Your task
Your task is to copy the material exactly.

##### Records supplied #####

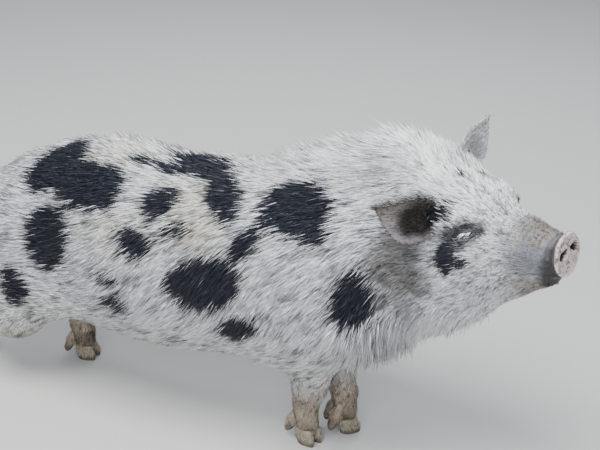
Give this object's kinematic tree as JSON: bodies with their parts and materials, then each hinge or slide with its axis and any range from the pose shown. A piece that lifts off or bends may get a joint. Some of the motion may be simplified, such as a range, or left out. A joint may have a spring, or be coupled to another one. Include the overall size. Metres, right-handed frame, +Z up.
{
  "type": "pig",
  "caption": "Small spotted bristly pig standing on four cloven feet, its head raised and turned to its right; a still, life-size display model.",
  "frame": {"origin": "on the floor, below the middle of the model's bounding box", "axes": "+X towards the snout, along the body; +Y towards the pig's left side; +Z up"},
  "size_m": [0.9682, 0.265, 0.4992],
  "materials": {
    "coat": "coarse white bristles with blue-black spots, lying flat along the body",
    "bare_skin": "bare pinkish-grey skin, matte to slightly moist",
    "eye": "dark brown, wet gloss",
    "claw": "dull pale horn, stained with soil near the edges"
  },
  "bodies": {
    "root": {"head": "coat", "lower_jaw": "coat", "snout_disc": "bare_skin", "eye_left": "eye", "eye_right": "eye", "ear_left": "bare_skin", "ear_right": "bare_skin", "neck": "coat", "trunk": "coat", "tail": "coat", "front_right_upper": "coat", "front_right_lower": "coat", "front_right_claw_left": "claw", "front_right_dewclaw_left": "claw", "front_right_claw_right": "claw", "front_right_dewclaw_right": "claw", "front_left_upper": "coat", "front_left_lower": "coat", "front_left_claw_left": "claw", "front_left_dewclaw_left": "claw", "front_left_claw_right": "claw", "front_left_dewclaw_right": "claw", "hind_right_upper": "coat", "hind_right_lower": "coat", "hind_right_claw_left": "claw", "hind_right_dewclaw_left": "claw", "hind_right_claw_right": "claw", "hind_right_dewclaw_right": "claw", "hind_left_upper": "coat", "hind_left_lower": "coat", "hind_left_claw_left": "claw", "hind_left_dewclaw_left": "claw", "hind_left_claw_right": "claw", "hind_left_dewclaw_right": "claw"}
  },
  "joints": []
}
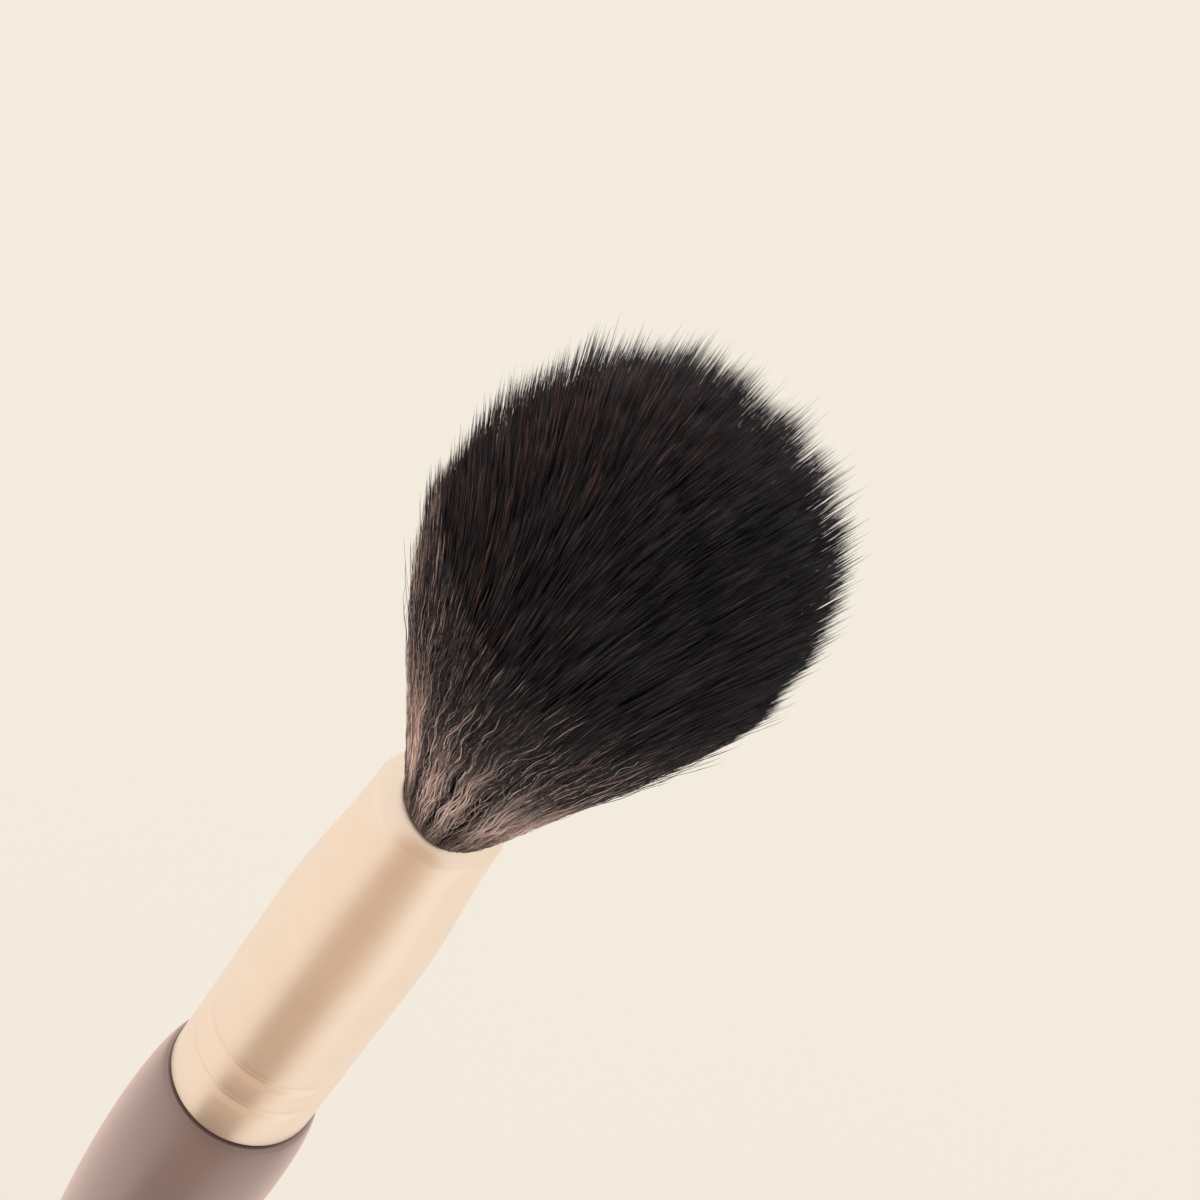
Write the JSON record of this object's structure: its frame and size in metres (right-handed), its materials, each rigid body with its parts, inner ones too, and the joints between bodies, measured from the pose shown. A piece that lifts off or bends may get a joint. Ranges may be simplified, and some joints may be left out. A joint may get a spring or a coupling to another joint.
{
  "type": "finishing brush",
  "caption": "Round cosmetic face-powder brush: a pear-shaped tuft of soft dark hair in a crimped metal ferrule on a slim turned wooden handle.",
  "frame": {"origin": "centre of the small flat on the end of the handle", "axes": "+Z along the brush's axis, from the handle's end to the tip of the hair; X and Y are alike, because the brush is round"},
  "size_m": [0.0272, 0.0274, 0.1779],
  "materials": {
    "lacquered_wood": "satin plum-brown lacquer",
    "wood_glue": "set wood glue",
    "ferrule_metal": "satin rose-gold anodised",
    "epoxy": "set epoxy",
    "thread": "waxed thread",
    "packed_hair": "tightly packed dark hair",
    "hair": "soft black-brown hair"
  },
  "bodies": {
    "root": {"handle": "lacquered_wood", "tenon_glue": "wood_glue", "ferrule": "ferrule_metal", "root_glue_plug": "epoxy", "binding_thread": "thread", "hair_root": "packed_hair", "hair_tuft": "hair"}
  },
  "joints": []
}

#####

Written solution
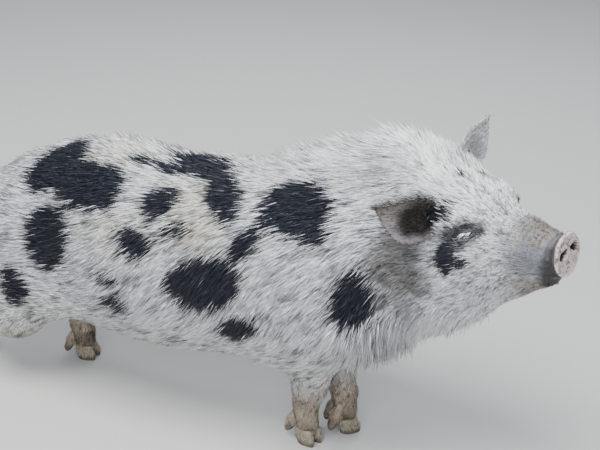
Give this object's kinematic tree as JSON: bodies with their parts and materials, then each hinge or slide with its axis and any range from the pose shown. A piece that lifts off or bends may get a joint. Some of the motion may be simplified, such as a range, or left out. A joint may have a spring, or be coupled to another one. Include the overall size. Metres, right-handed frame, +Z up.
{
  "type": "pig",
  "caption": "Small spotted bristly pig standing on four cloven feet, its head raised and turned to its right; a still, life-size display model.",
  "frame": {"origin": "on the floor, below the middle of the model's bounding box", "axes": "+X towards the snout, along the body; +Y towards the pig's left side; +Z up"},
  "size_m": [0.9682, 0.265, 0.4992],
  "materials": {
    "coat": "coarse white bristles with blue-black spots, lying flat along the body",
    "bare_skin": "bare pinkish-grey skin, matte to slightly moist",
    "eye": "dark brown, wet gloss",
    "claw": "dull pale horn, stained with soil near the edges"
  },
  "bodies": {
    "root": {"head": "coat", "lower_jaw": "coat", "snout_disc": "bare_skin", "eye_left": "eye", "eye_right": "eye", "ear_left": "bare_skin", "ear_right": "bare_skin", "neck": "coat", "trunk": "coat", "tail": "coat", "front_right_upper": "coat", "front_right_lower": "coat", "front_right_claw_left": "claw", "front_right_dewclaw_left": "claw", "front_right_claw_right": "claw", "front_right_dewclaw_right": "claw", "front_left_upper": "coat", "front_left_lower": "coat", "front_left_claw_left": "claw", "front_left_dewclaw_left": "claw", "front_left_claw_right": "claw", "front_left_dewclaw_right": "claw", "hind_right_upper": "coat", "hind_right_lower": "coat", "hind_right_claw_left": "claw", "hind_right_dewclaw_left": "claw", "hind_right_claw_right": "claw", "hind_right_dewclaw_right": "claw", "hind_left_upper": "coat", "hind_left_lower": "coat", "hind_left_claw_left": "claw", "hind_left_dewclaw_left": "claw", "hind_left_claw_right": "claw", "hind_left_dewclaw_right": "claw"}
  },
  "joints": []
}
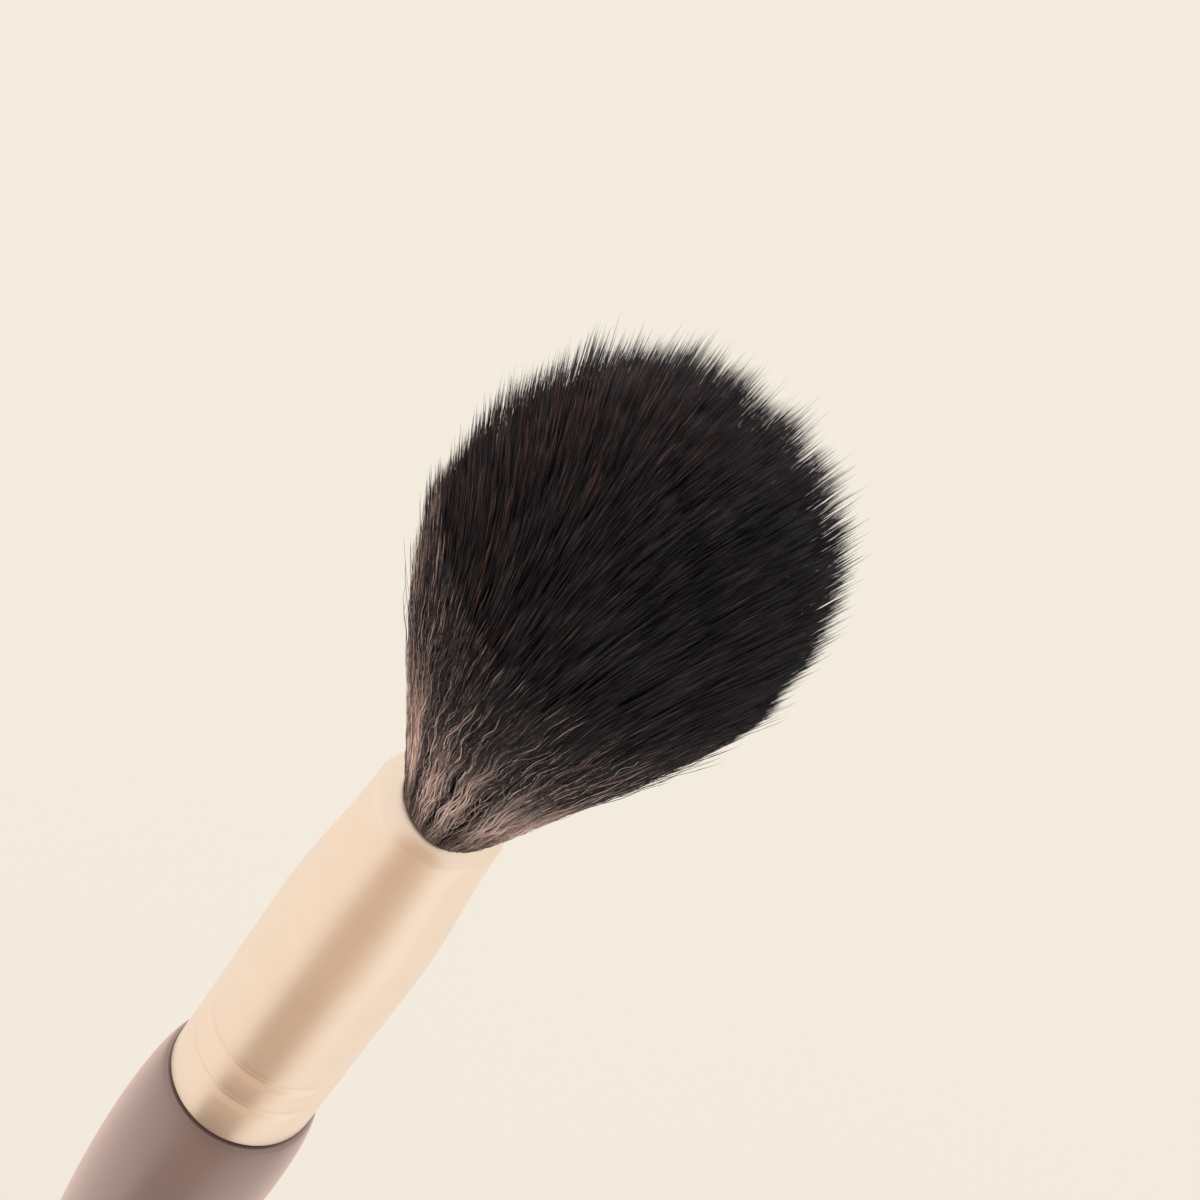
Write the JSON record of this object's structure: its frame and size in metres (right-handed), its materials, each rigid body with its parts, inner ones too, and the joints between bodies, measured from the pose shown. A piece that lifts off or bends may get a joint. Ranges may be simplified, and some joints may be left out. A joint may get a spring or a coupling to another joint.
{
  "type": "finishing brush",
  "caption": "Round cosmetic face-powder brush: a pear-shaped tuft of soft dark hair in a crimped metal ferrule on a slim turned wooden handle.",
  "frame": {"origin": "centre of the small flat on the end of the handle", "axes": "+Z along the brush's axis, from the handle's end to the tip of the hair; X and Y are alike, because the brush is round"},
  "size_m": [0.0272, 0.0274, 0.1779],
  "materials": {
    "lacquered_wood": "satin plum-brown lacquer",
    "wood_glue": "set wood glue",
    "ferrule_metal": "satin rose-gold anodised",
    "epoxy": "set epoxy",
    "thread": "waxed thread",
    "packed_hair": "tightly packed dark hair",
    "hair": "soft black-brown hair"
  },
  "bodies": {
    "root": {"handle": "lacquered_wood", "tenon_glue": "wood_glue", "ferrule": "ferrule_metal", "root_glue_plug": "epoxy", "binding_thread": "thread", "hair_root": "packed_hair", "hair_tuft": "hair"}
  },
  "joints": []
}